Written instruction -
Quote verbatim the span of lines that begins the listing below and closes with the line containing "EYEBALL_SHADE = (0.2, 0.66, 6.0, 0.62, 4, 0.16)".

----------

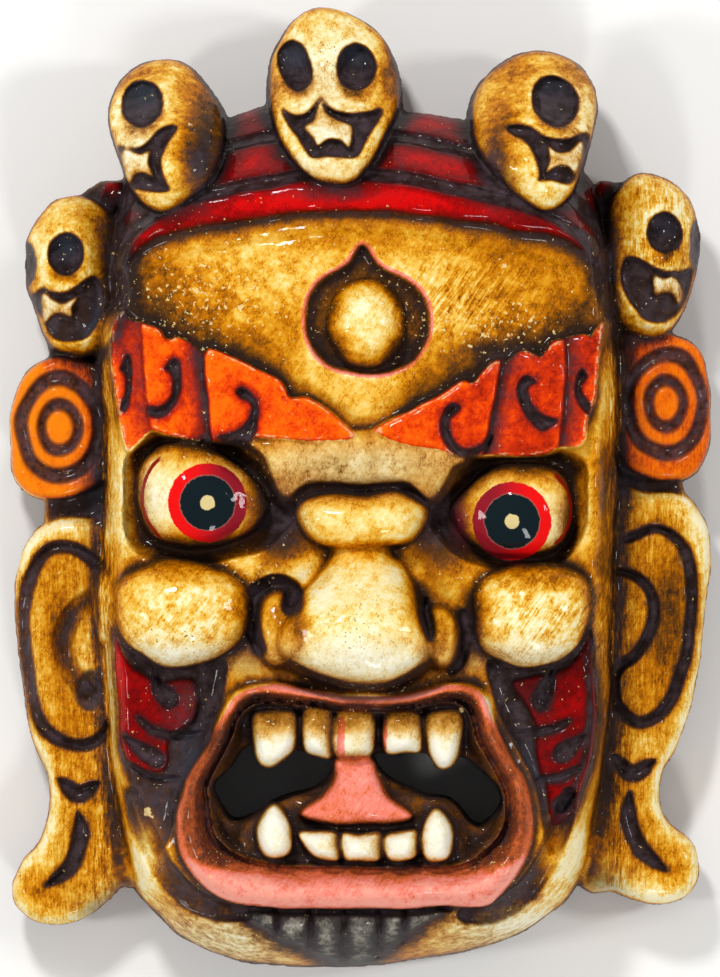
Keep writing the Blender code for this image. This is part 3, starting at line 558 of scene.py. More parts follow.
# %% Outlines of the eyes
EYE_SOCKETS = [
    [(-99, 19), (-104, 0), (-101, -25), (-80, -33), (-56, -31), (-38, -24), (-27, -10), (-36, 4),
     (-48, 18), (-72, 24)],
    [(97, 13), (99.5, -4), (96, -25), (80, -36), (58, -35), (38, -27), (28, -10), (38, 2), (50, 14),
     (75, 18)],
]
EYEBALLS = [
    [(-97, -4), (-95, 10), (-87, 19), (-74, 21), (-60, 15), (-49, 6), (-41, -3), (-42, -12),
     (-52, -20), (-64, -25), (-80, -26), (-92, -20)],
    [(92, -8), (89, 4), (80, 11), (68, 12.5), (56, 8), (45, -2), (40, -9), (43, -18), (52, -26),
     (64, -30), (78, -30), (89, -22)],
]
EYE_MIDDLES = [(-66.5, -6.2), (66.3, -14.3)]
print("eyes:", len(EYEBALLS))

# %% Carve the eyes
EYEBALL_EDGE = 86
EYEBALL_RISE = 26
EYEBALL_SHADE = (0.2, 0.66, 6.0, 0.62, 4, 0.16)

for outline in EYE_SOCKETS:
    depth = carving.cut(outline, 11, 9)
    carving.darken(0.14 * ramp(1.0, 9.0, depth), 0.54 * ramp(-3.0, 6.0, depth))
for outline in EYEBALLS:
    depth = carving.raise_form(outline, EYEBALL_EDGE, EYEBALL_RISE, 25, EYEBALL_SHADE,
                               foot=70, wall=3, ridge=7)
    print("an eyeball stands", round(carving.z[depth > 0].max(), 1), "mm high")

# %% [markdown]
# ## Nose, frown and cheeks
# The frown is a fold between the brows, with a knob under it. The nose swells to its tip and
# curls up at both wings, and the cheeks are two full balls. Where two forms meet, a soft joint
# fills the crease a little, as a gouge would leave it.

# %% Outlines of the nose and cheeks
GLABELLA = [
    (-48, 21), (-41, 13), (-37, 0), (-32, -4), (-24, 2), (-10, 2), (0, 1), (12, 2), (22, 2),
    (30, -5), (36, 0), (41, 9), (45, 14), (20, 22), (2, 27), (-20, 22),
]
NOSE_KNOB = [
    (-28, -12), (-24, -4), (-10, -2), (0, -3), (14, -1), (25, -5), (29, -12), (24, -22), (10, -26),
    (-8, -26), (-22, -22),
]
NOSE = [
    (-12, -14), (-14, -28), (-18, -38), (-24, -46), (-31, -56), (-36, -66), (-33.5, -73), (-20, -80),
    (-8, -84.5), (7.5, -85.5), (18.5, -81.5), (29.5, -75), (31.7, -69.8), (28.7, -62.5), (26.2, -53),
    (23, -43), (19, -33.6), (15, -28), (13, -14),
]
NOSTRIL_WINGS = [
    [(-31, -51), (-27, -58), (-27, -70), (-34, -77), (-41, -75), (-45.5, -64), (-45, -54),
     (-41, -47), (-35, -46)],
    [(31, -54), (31, -62), (28, -70), (33, -78), (39, -77.5), (42.5, -70), (42, -59), (38, -53),
     (34, -51.5)],
]
NOSTRIL_CURL = [(-29.8, -50.5), (-29.5, -44.5), (-33, -41.5), (-38.5, -41), (-45, -45), (-48.5, -52.5),
                (-47, -62), (-43.5, -70)]
NOSTRIL_SLIT = [(28.5, -48), (28.3, -57), (30, -66)]
BESIDE_RIGHT_WING = [(44.5, -54), (46.5, -62), (45, -74), (40, -81)]
CHEEKS = [
    [(-106, -44), (-98, -34), (-80, -31), (-62, -34), (-50, -42), (-48, -56), (-54, -69), (-68, -76),
     (-84, -78), (-98, -71), (-105, -60)],
    [(101, -44), (94, -35), (78, -32), (62, -35), (51, -42), (48, -55), (52, -69), (66, -77),
     (80, -78), (94, -71), (100, -60)],
]
print("nostril wings:", len(NOSTRIL_WINGS), "cheeks:", len(CHEEKS))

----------

Exercise answer -
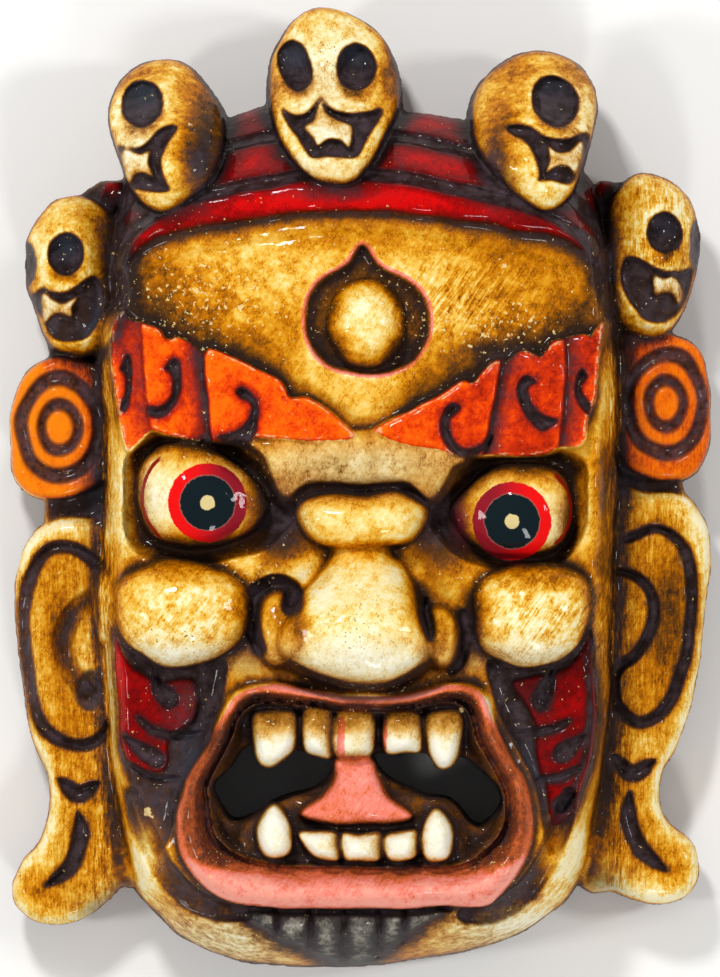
Keep writing the Blender code for this image. This is part 3, starting at line 558 of scene.py. More parts follow.
# %% Outlines of the eyes
EYE_SOCKETS = [
    [(-99, 19), (-104, 0), (-101, -25), (-80, -33), (-56, -31), (-38, -24), (-27, -10), (-36, 4),
     (-48, 18), (-72, 24)],
    [(97, 13), (99.5, -4), (96, -25), (80, -36), (58, -35), (38, -27), (28, -10), (38, 2), (50, 14),
     (75, 18)],
]
EYEBALLS = [
    [(-97, -4), (-95, 10), (-87, 19), (-74, 21), (-60, 15), (-49, 6), (-41, -3), (-42, -12),
     (-52, -20), (-64, -25), (-80, -26), (-92, -20)],
    [(92, -8), (89, 4), (80, 11), (68, 12.5), (56, 8), (45, -2), (40, -9), (43, -18), (52, -26),
     (64, -30), (78, -30), (89, -22)],
]
EYE_MIDDLES = [(-66.5, -6.2), (66.3, -14.3)]
print("eyes:", len(EYEBALLS))

# %% Carve the eyes
EYEBALL_EDGE = 86
EYEBALL_RISE = 26
EYEBALL_SHADE = (0.2, 0.66, 6.0, 0.62, 4, 0.16)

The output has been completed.